Dillard's shares initially surged on a first-quarter earnings beat, but much of the upside was attributed to a litigation settlement rather than core operating strength. The stock finished only slightly higher as investors reassessed the quality of the beat and became more cautious. The report was positive on the surface, but the reliance on one-time items tempers the fundamental signal.

Analysis

The market’s initial read was mechanically right: a headline earnings beat driven by a non-operating item is low-quality upside, and the fade suggests positioning was more stretched than conviction around the print. That matters because the near-term tape is likely dominated by de-risking from fast money accounts rather than fundamental revision, so any bounce should be treated as a liquidity event, not a regime change. The second-order effect is on peer sentiment in discretionary retail: if investors start discounting legal or one-time boosts, the group will be punished for any beat that doesn’t clearly translate into recurring margin or traffic improvement.

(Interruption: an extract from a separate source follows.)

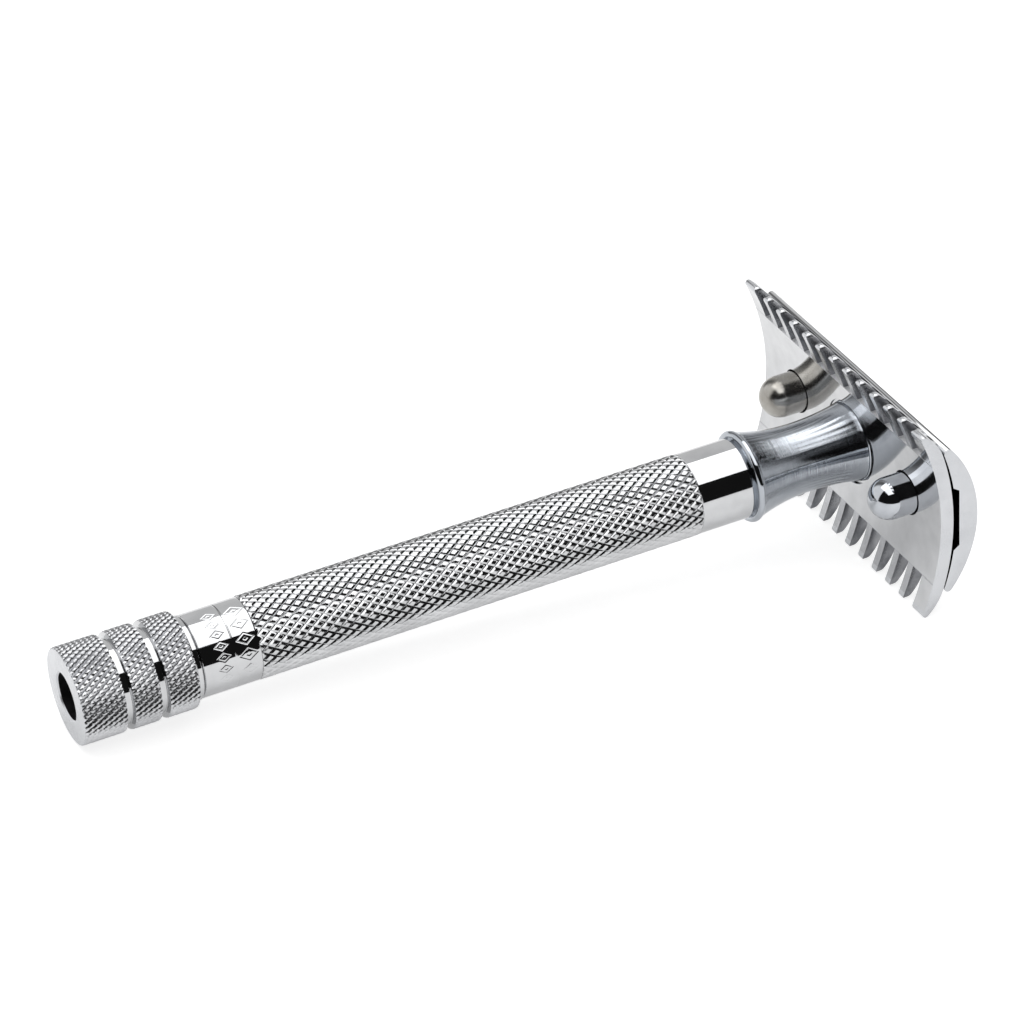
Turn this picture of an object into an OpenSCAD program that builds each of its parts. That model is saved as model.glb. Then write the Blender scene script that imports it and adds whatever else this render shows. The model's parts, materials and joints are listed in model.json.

Suppliers and landlords are the quiet losers here because a retailer that appears to have “earned less than it reported” has less leverage to push inventory terms aggressively, and lease negotiations become harder if the market decides the earnings base is fragile. The contrarian setup is that the stock may now be cheaper than it looked before the print once the settlement gain is stripped out, which can create a cleaner entry for investors who care about normalized earnings power rather than quarterly optics. But the burden of proof shifts to management: over the next 1-2 quarters, the stock likely trades on evidence of comp durability, inventory discipline, and whether gross margin can hold without one-offs. If those variables disappoint, the post-earnings fade can evolve into a multi-month de-rating rather than a one-day reversal. Tail risk is a classic valuation trap: if the market concludes the underlying consumer is still healthy but the company’s earnings quality is poor, DDS can underperform even in a decent retail tape. The upside catalyst would be a second clean print that confirms the beat was not singular; without that, rallies should be sold into rather than chased.